The government’s hasty appeal against the Appeal Court judgment represents a classical case of ‘the more you look, the less you see’ – indicating an apparent resolve to keep Kanu out of circulation throughout the duration of the administration of President Muhammadu Buhari.

Kanu’s five counts peaked at 15 after he jumped bail in 2017 and was arrested in June 2021 in Kenya, and flown back to Nigeria at the behest of the government.

The trial Federal High Court in Abuja subsequently struck out eight of the charges, leaving seven counts, which Kanu appealed to the Appeal Court that trashed the charges.

Ipso facto, there’re no longer charges against Kanu, and government could only maintain a cause of action by appealing the Appeal Court judgment or initiating fresh and unknown charges against Kanu, and that would leave the realm of prosecution to persecution of the detainee.

But amid criticisms against government’s plan to sustain Kanu’s trial, Malami reportedly floated a “political solution” to the impasse: the South-East governors should go and beg Buhari to unconditionally release Kanu, as if the governors had instigated Kanu’s alleged offences.

If not as a tool of official blackmail, why should it be the governors’ burden to surety Kanu who, with members of the IPOB, had routinely blamed the governors for alleged connivance to scuttle the agitation for Biafra?

Recall that following Malami’s prior remarks, former Anambra Sate governor Chukwuemeka Ezeife expressed readiness to “kneel or prostrate” for Buhari to free Kanu.

“If President Buhari wants me to kneel down, I’ll kneel down. If he wants me to prostrate, I’ll prostrate just for Nnamdi Kanu to be released,” Dr Ezeife had pledged in an interview on Arise News morning show on October 17.

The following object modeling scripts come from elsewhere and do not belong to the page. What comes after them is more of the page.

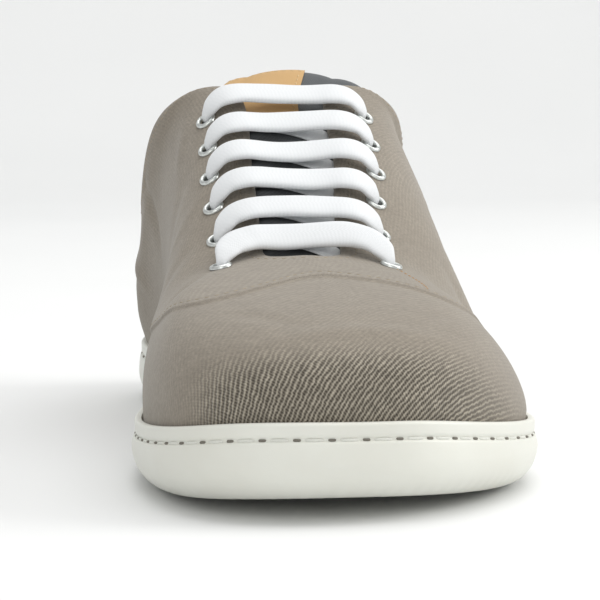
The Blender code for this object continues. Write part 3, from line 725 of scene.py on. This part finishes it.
def sole_profile(at, run):
    """Rings up the outer wall, over the lip and down into the cup, as (inset, height)."""
    rim = rim_height(at)
    floor = ground(*inset_outline(at, TURN_UNDER))
    wave = TREAD_RELIEF * np.sin(2 * pi * run / TREAD_PITCH)
    rings = []
    for turn in np.radians(np.linspace(90, 0, 15)):
        lower = np.sin(turn) ** 6 * np.cos(turn) * 2.2
        inset = TURN_UNDER * (1 - cos(turn)) + wave * lower
        rings.append((inset, floor + TURN_HEIGHT * (1 - sin(turn))))
    groove_top = rim - LIP_HEIGHT
    groove_inset = LIP_SETBACK + GROOVE_DEPTH
    wall_top = groove_top - 1.8 * GROOVE_HEIGHT
    rings.append((0.15 * LIP_SETBACK, (floor + TURN_HEIGHT + wall_top) / 2))
    rings.append((WALL_LEAN, wall_top))
    for angle in np.radians((25, 55, 80)):
        inset = WALL_LEAN + (groove_inset - WALL_LEAN) * (1 - cos(angle))
        rings.append((inset, wall_top + 0.8 * GROOVE_HEIGHT * sin(angle)))
    rings += [
        (groove_inset, groove_top - 0.7 * GROOVE_HEIGHT),
        (groove_inset, groove_top - 0.2 * GROOVE_HEIGHT),
        (LIP_SETBACK + 0.15 * GROOVE_DEPTH, groove_top + 0.3 * GROOVE_HEIGHT),
        (LIP_SETBACK, groove_top + 0.8 * GROOVE_HEIGHT),
        (LIP_SETBACK, rim - LIP_ROUND),
    ]
    for angle in np.radians((22, 45, 68, 90)):
        inset = LIP_SETBACK + LIP_ROUND * (1 - cos(angle))
        rings.append((inset, rim - LIP_ROUND * (1 - sin(angle))))
    bevel = [(CUP_INSET - CUP_BEVEL[0], rim), (CUP_INSET, rim - CUP_BEVEL[1])]
    return rings + bevel + [(CUP_INSET, rim - CUP_RING_DEPTH), (CUP_INSET, base_top)]


def add_sole(material):
    at, length = even_rows(SOLE_AROUND)
    run = np.arange(SOLE_AROUND) * length / SOLE_AROUND
    rings = [ring_at(at, inset, height) for inset, height in sole_profile(at, run)]
    points = list(np.vstack(rings))
    faces = grid_faces(len(rings), SOLE_AROUND, True)
    add_floor_of_ring(points, faces, 0, SOLE_AROUND, ground_with_tread)
    add_floor_of_ring(points, faces, (len(rings) - 1) * SOLE_AROUND, SOLE_AROUND, base_top)
    add_piece("sole_rubber", make_mesh("sole_rubber", points, faces, 38), material, "rubber", "sole")


def ground_with_tread(x, y):
    """The underside, with grooves that wave across the forefoot and the heel."""
    from_toe = (y + LENGTH / 2) / LENGTH
    phase = (y + LUG_WAVE * np.sin(2 * pi * x / LUG_WAVE_PITCH)) / LUG_PITCH
    groove = np.clip(np.cos(2 * pi * phase) - 0.55, 0, None) / 0.45
    field = 0
    for start, end in LUG_FIELDS:
        inside = smooth((from_toe - start) / LUG_FADE) * smooth((end - from_toe) / LUG_FADE)
        field = np.maximum(field, inside)
    return ground(x, y) + LUG_GROOVE * groove * field


def add_floor_of_ring(points, faces, first, count, height):
    """Closes a ring with smaller copies of itself that shrink to its middle line."""
    ring = np.array(points[first : first + count])
    spine_x = np.interp(ring[:, 1], *middle_line(ring))
    previous = first
    for share in np.linspace(1, 0, 41)[1:]:
        x = spine_x + (ring[:, 0] - spine_x) * share
        y = ring[:, 1] * (1 - 0.10 * (1 - share) ** 2)
        start = len(points)
        points += list(np.stack([x, y, height(x, y)], -1))
        for j in range(count):
            k = (j + 1) % count
            faces.append((previous + j, previous + k, start + k, start + j))
        previous = start
    for j in range(count // 2):
        corners = dict.fromkeys((j, j + 1, count - j - 1, (count - j) % count))
        faces.append(tuple(previous + corner for corner in corners))


def middle_line(ring):
    """Places along the shoe and the middle of the ring's width at each."""
    y = np.linspace(ring[:, 1].min(), ring[:, 1].max(), 60)
    half = len(ring) // 2
    sides = []
    for side in (ring[: half + 1], ring[half:]):
        side = side[np.argsort(side[:, 1])]
        sides.append(np.interp(y, side[:, 1], side[:, 0]))
    return y, (sides[0] + sides[1]) / 2


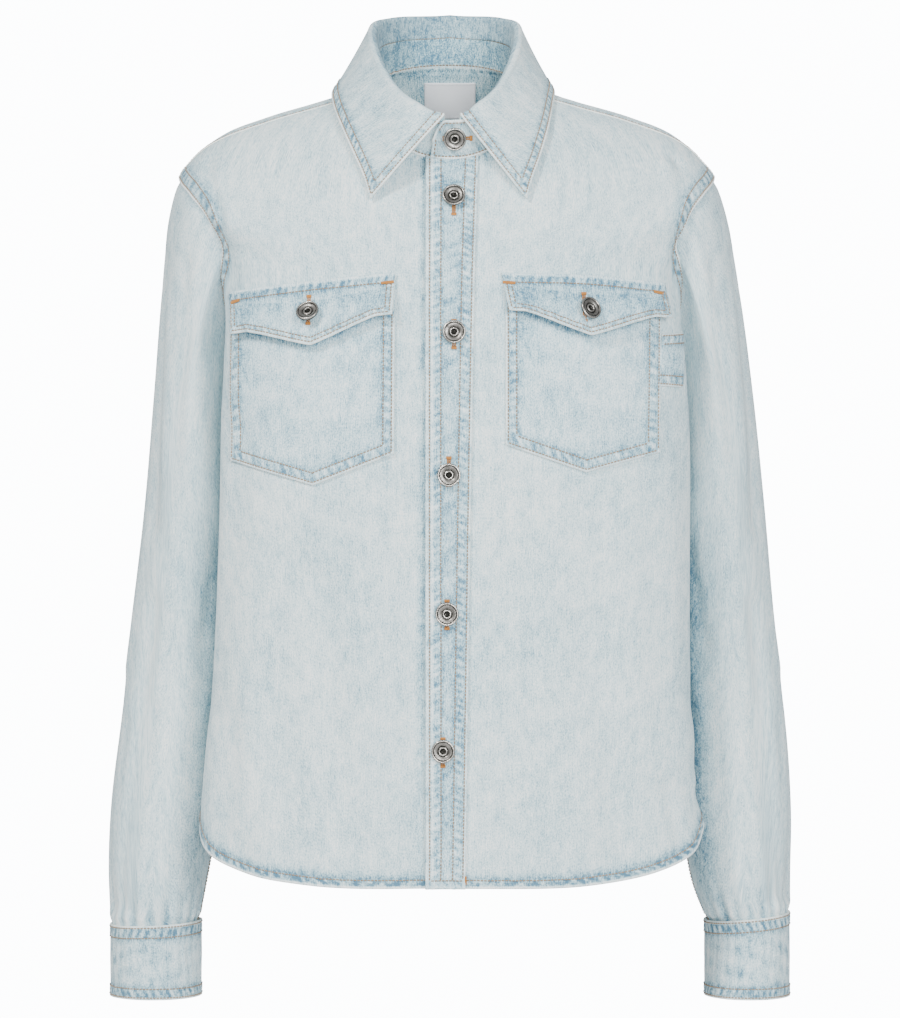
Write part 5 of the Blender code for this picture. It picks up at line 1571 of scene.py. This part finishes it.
def buttonhole(point, normal, along):
    """Two lips of close bars with a tack at each end."""
    along = np.asarray(along, dtype=float)
    along = unit(along - normal * (along @ normal))
    lips = bars_of(point, normal, along, HOLE_LENGTH, LIP_WIDTH, rows=2, spacing=LIP_SPACING)
    across = np.cross(normal, along)
    ends = [point + normal * TACK_LIFT + along * end * HOLE_LENGTH / 2.0 for end in (-1.0, 1.0)]
    tacks = [bars_of(end, normal, across, HOLE_TACK, BAR_WIDTH, pitch=TACK_PITCH) for end in ends]
    return join_bars([lips] + tacks)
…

He said the release of Kanu “will address protests, agitation and the sitting-at-home in the South-East,” adding that Igbo elders would welcome negotiation “to ensure Kanu’s release and peace in the South-East.”

In any case, South-East leaders, including the governors, had met Buhari – in Abuja or in the South-East during his visits – and written series of letters on the Kanu matter, with the president repeatedly telling them that his hands were tied by the legal web entangling the detainee.

In other words, were the courts to set Kanu free, Buhari and the Federal Government would’ve no justification to incarcerate him to face further charges or trial.

Alas, the opportunity of good faith came on October 13 via the Appeal Court ruling, which discharged Kanu from the remaining seven of 15 charges against him since 2015! But the authorities have shunned that window!

The Appeal Court dress-down of the government – for violating both its own and international laws, to breach Kanu’s fundamental human rights – would sober any administration to avoid further pontification.

So, rather than continue Kanu’s detention and trial, President Buhari should seize the lucky chance the Appeal Court ruling offers to redeem his administration’s image.

To act otherwise strengthens the allegation that Kanu’s ordeal is part of an “unfinished business” to marginalise the South-East for its aborted ‘Republic of Biafra’ in 1967, and the resultant Nigerian Civil War from 1967 to 1970. Government must dispel this alleged ill-motive against the people of the South-East!

* Mr Ezomon, journalist and media consultant, writes from Lagos, Nigeria.